AVERAGE U.S. CREDIT CARD INTEREST RATE TREND (%)
NY FED ECONOMIC INSIGHT
“Household debt balances are growing at a moderate pace, with delinquency rates stabilizing.”
Donghoon Lee, Economic Research Advisor, NY Fed

The true toll of sustained high interest rates is most visible in delinquency metrics. According to the New York Fed Household Debt and Credit data, the share of credit card accounts transitioning into serious delinquency (90 or more days late) reached 12.70% by the end of 2025. This marks a steady and concerning climb from the 9.74% recorded at the end of 2023, reflecting how inflation and exhausted savings have cornered lower-income borrowers.

U.S. CREDIT CARD ACCOUNTS 90+ DAYS DELINQUENT (%)
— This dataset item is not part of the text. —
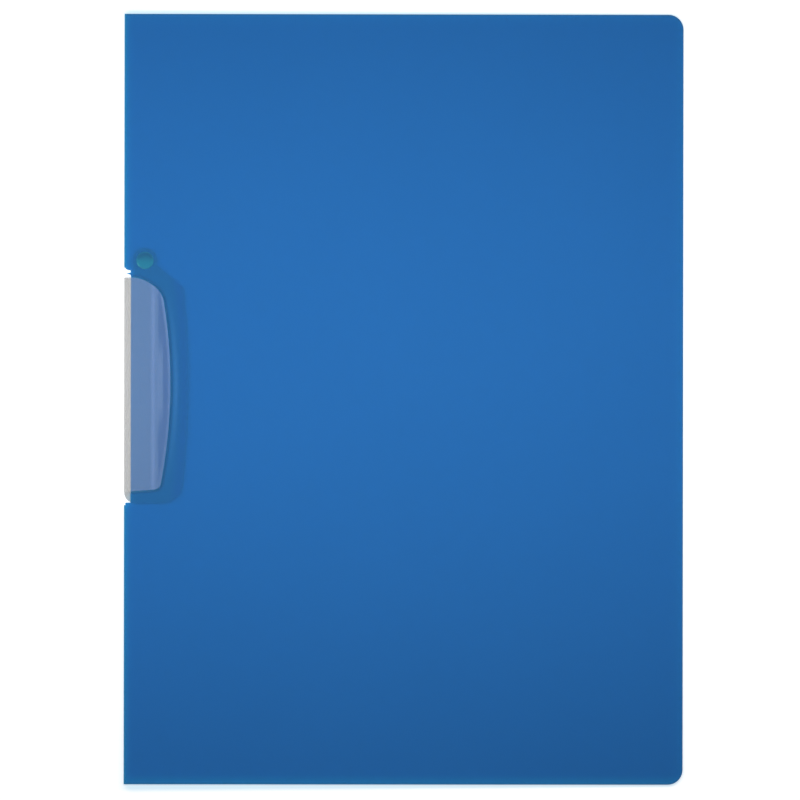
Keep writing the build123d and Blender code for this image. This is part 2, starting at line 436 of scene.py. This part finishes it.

Forward Outlook & Consumer Scenarios

▲ Bull Case (Soft Landing Relief)
  • Trigger: The Federal Reserve executes further rate cuts in mid-2026, lowering the prime rate.
  • Consumer Impact: Variable APRs finally drop below 18%, reducing monthly interest burdens for revolving debt.
  • Market Impact: Delinquency rates peak and begin to normalize, encouraging banks to maintain accessible credit lines.
▼ Bear Case (Credit Contraction)
  • Trigger: Unemployment ticks upward while credit card APRs remain sticky near 20%.
  • Consumer Impact: Serious delinquencies surpass 14%, triggering aggressive collection actions and charge-offs.
  • Market Impact: Issuers slash credit limits, tighten underwriting standards, and aggressively pull back on 0% balance transfer offers.
Next Key Credit Catalysts
NY Fed Household Debt and Credit Report (Q1)
High Importance
Federal Reserve FOMC Rate Decision
High Volatility

Frequently Asked Questions

What is the current average credit card interest rate?
As of February 2026, the national average credit card interest rate is approximately 19.60%, though new credit card offers can average as high as 23.77%.
How much credit card debt do Americans have?
Outstanding U.S. credit card balances reached a record $1.23 trillion in the third quarter of 2025, marking an increase of 5.75% compared to the previous year.
Are credit card delinquencies increasing?
Yes. According to the New York Fed, 12.70% of U.S. credit card accounts were 90 or more days delinquent by the end of 2025, showing a steady rise in financial distress among consumers.